I stack lots of fairly short exposure lights and appreciate SIRILs speed. I almost exclusively use the OSC Scrips although I’ve created a couple dozen specific to my needs.

One thing SIRIL does that I try to avoid is use huge quantities of disk space for intermediate file storage. To minimize that I usually use set16bits for everything up to stacking and set32bits for the stacking, saving 1/2 the disk space, or I use RICE compression. I have a big fast SSD, so I can deal with it, but I’m just wondering if I can improve further.

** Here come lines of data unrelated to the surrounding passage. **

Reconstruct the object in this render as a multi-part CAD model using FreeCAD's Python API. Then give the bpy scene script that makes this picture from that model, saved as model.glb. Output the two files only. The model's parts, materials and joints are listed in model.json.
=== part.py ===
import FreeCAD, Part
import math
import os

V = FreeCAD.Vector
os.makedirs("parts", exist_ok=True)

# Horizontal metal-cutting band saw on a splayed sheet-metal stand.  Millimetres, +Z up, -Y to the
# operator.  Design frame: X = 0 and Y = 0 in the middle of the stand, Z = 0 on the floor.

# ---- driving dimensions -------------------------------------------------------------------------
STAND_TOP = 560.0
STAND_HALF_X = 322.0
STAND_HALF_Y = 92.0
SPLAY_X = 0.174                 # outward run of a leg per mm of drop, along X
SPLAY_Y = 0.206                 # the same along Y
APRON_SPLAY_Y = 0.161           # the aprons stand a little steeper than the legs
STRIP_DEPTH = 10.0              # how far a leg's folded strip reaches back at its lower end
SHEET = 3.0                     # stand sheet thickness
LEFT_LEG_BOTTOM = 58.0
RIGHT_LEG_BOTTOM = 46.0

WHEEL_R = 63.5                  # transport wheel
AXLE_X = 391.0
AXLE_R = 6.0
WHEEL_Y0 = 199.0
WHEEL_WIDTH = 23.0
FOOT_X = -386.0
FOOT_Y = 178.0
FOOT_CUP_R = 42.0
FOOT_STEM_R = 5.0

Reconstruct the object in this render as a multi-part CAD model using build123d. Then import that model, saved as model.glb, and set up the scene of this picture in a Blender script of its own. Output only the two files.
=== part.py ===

Sometimes I stack “mini mosaics” together that are highly overlapping as one job with “-framing=max” and this causes a big data explosion, so it got me thinking:

When I think about how I use SIRIL’s two pass registration so I can use “-framing=max” feature, is there a possibility of it doing a pass reading through the lights data to calculate everything it needs to register and stack and then goes back and does the registration, stacking in one swoop as a memory resident pipeline?

Is there a way that this partially happens already if configured correctly so it doesn’t have to spit out registered lights and just read them back into to stack them?

I know, I’m probably talking big changes and I’m the only person asking, but I just thought I would toss this out in case I’ve missed some way to already get some of what I’m asking.

Hi Steven,

It is indeed a big change and it would require significant rework in the way stacking is done… coming with a serious (negative) impact on speed.
I’ll explain a little bit more. At stacking step, after computing the normalisation factors for each image (if input norm is enabled), siril computes the available memory available to spread X “bands” of N images, N being the number of images to stack and X the number of threads. And then determines the size (=the number of rows) of each band so as to use the available memory. Why bands, i.e. a fixed number of rows? Because it is possible to read these bands easily (= know their adress) from each input file handle and know where they will end up in the final stack. For each pixel in the final image, it can then compute the distribution of the N input (renormed) pixels, reject the outliers and compute its final value.
If the input pixels were originating from unregistered images, we could not use this strategy because for each input image, the pixels ending up in a given output band would not originate from an input band at the same address (it would depend on each image linear transformation matrix). Instead we would need to compute a larger input band, apply interpolation before feeding this to the stack. The memory used for these copies would impair how much memory is usable to stack and that would end up being slow.

Mind you, there is one exception to what I’m telling here. If you have images which are just shifted by a simple translation and your sampling is small enough to live with pixelwise shift, you can directly feed this sequence to the stack (the one that has the registration info written by a two-pass registration step). The reason why this work is that we can still track the input band position wrt. the output band position using the dX/dY shifts. But that’s the only case.

Other strategies to decrease storage space:

  • delete the calibrated images once you have exported the registered images
  • use filtering during the “apply existing registration data” step to export only images that will make it the final stack.

Hope this helps,

Cheers,

Cecile

2 Likes

Thanks you for such a thorough answer and I think I understand now how you’ve chosen to optimize it. Very clever.

And also thanks for the tips.

Oh, just a curious question: does dealing with compressed data formats like RICE screw this up given files may not be regular when comoressed, or are they still indexed in a way that allows your optimized technique to work?

Keep up the good work!

Steven

All the credit for this beautiful strategy goes to @vinvin , I’m just telling you what’s in the code :slight_smile:
I’m afraid I don’t know enough about how cfitsio handles indexing compressed arrays to answer your question…

1 Like

I’m not sure it’s only my fault :slight_smile:

the compression is done row by row, so it should not impact performance much

1 Like